Can you give me an example of total costs?
Example: Hypothetical Live-work Space #00 (as of August 2016):
1200 sq. ft. live-work space, north/east corner unit on 5th floor with cement floor. (If a live-work space is double this size, then double the figures for approximate costs.)
- $154,346.56 MTV with no improvements, $191,984.24 with max 1995 improvements (approximate, as final figures will be based on closing date). MTV is amount (minus 20% down payment) needed for a bank share loan which pays off the Seller
- $888.00 monthly debt fee, considered part of the cost, for space's share of coop loans obligation (includes proposed NCB refinance for systems updating and repairs)
- $600.00 monthly coop Coop Fee (includes management fee, taxes, common area maintenance and reparis, building insurance, legal fees, reserve fund for repairs, snow removal)
What other responsibilities would I have as part of the cooperative?
In addition to financial responsibility, coop ownership includes expectations that members will:
- participate in yearly Open Studios events,
- serve on the cooperative’s governing board of directors from time to time,
- volunteer for building-related committees, and
- abide by the building by-laws, proprietary lease and residency agreement.
Members are also expected to join the Fort Point Arts Community (FPAC).

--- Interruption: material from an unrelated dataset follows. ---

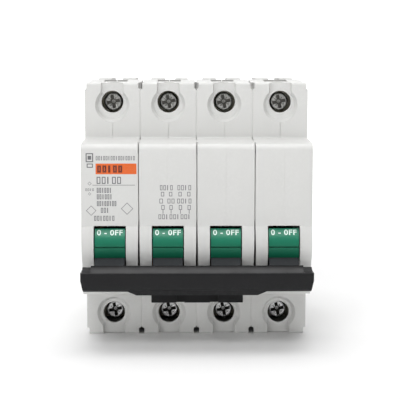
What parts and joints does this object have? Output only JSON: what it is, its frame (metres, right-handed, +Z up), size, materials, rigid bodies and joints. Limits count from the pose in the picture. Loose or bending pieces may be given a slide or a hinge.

Membership is available online, or you may write
300 Summer Street M-1
Boston, MA 02210-1115
What are the building’s by-laws, proprietary lease and residency agreement?
These are the legal documents that guide the cooperative and its members. If you successfully pre-apply to become listed in our prospective applicant pool, we will furnish you with these documents.
I already have a home, but I need a studio. Can I purchase a share of stock for a live-work space to work in?
No. All members of the 300 Summer Street cooperative must be primary residents of the building.